THE Government has refused to rule out income-tax rises and social-welfare cuts, as it examines its options for the next Budget.
This time last year, both Taoiseach Enda Kenny and Tanaiste Eamon Gilmore reassured voters that two key general-election pledges would be met. These were keeping income tax and social welfare untouched in Budget 2012.
But with the continuing euro crisis creating economic uncertainty, government ministers have become reluctant to give a similar assurance for Budget 2013. It is due to contain €1.25bn in tax increases -- including a property tax -- and €2.25bn in spending cuts.
Last night, the Department of Finance refused to say that the commitments on income tax and social-welfare rates would be honoured.

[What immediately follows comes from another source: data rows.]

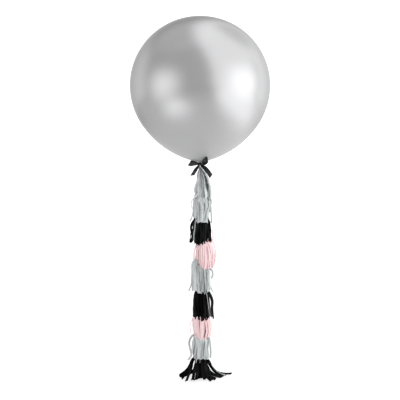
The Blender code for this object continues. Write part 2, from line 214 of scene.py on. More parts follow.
# Columns: name, azimuth, elevation, distance, width, height, radiance, feather.
SOFTBOXES = (
    ("window_right", 68, 2, 2.4, 80, 60, 1.05, 0.5),
    ("left", -54, -3, 2.4, 74, 62, 1.15, 0.5),
)
for box in SOFTBOXES:
    softbox(*box)

floor = bpy.data.objects.new("floor", bpy.data.meshes.new("floor"))
scene.collection.objects.link(floor)
corners = np.array([(-1, -1, 0), (1, -1, 0), (1, 1, 0), (-1, 1, 0)]) * FLOOR_REACH
corners = corners + (0, 0, FLOOR_Z - FLOOR_GAP)
floor.data.from_pydata(corners.tolist(), [], [(0, 1, 2, 3)])
white = Finish("white_floor", base_color=(0.25, 0.25, 0.25, 1.0), roughness=0.8, emission_strength=1.0)
# The floor's glow is painted light: it is raised at the right, where the windows' light would lie, and in a
# pool of light in front at the left, and it is painted darker towards the front. On the camera's side the far
# floor is painted as grey as the wall behind it, so that no line shows between them.
floor_x, floor_y, _ = white.axes(white.place())
from_middle = (floor_x * floor_x + floor_y * floor_y) ** 0.5
at_right = floor_x.smooth(0.6, 2.8) * (floor_x / from_middle).smooth(0.25, 0.6)
pool_x, pool_y = floor_x - POOL_X, floor_y - POOL_Y
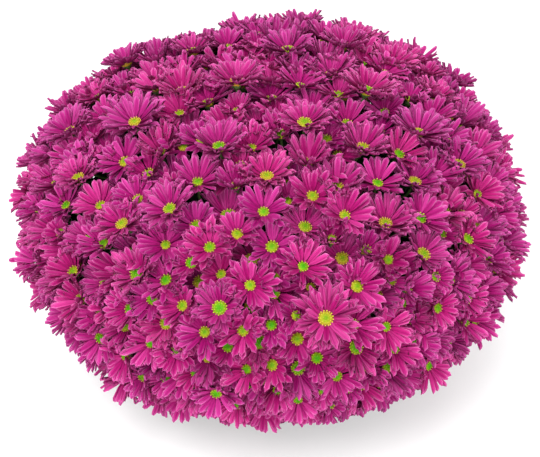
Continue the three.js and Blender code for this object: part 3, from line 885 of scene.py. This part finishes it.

A spokesman said the budgetary and estimates process for Budget 2013 had yet to begin. "All decisions will be taken by Cabinet," he said.
The Programme for Government published last year clearly stated that the Government would "maintain the current rates of income tax together with bands and credits".
It also said that it would "maintain social-welfare rates".
But Public Expenditure Minister Brendan Howlin refused to re-state these commitments, and Transport Minister Leo Varadkar also adopted a cautious approach yesterday.
He said he had not heard about any plans to increase income tax yet -- but warned, "nobody can predict the future".
Last night, Communications Minister Pat Rabbitte also declined to give an assurance on income tax or social-welfare rates, saying that the economic situation was "so difficult" and the task of complying with the bailout deal was "so major".
"Other than saying that fairness ought to be the central criterion, I really would not want to get in to ruling in or ruling out," he told 'Week in Politics'.
Children's Minister Frances Fitzgerald said the Budget presented an extraordinarily difficult situation. "Clearly there are huge challenges facing the Government and very tough decisions to be made," she said.
Fianna Fail finance spokesman Michael McGrath said the Government was rowing back on commitments.
"These were very attractive carrots for voters in the last general election, who had been battered by a number of really tough Budgets. I think people will be furious if the Government renege on these two commitments," he said.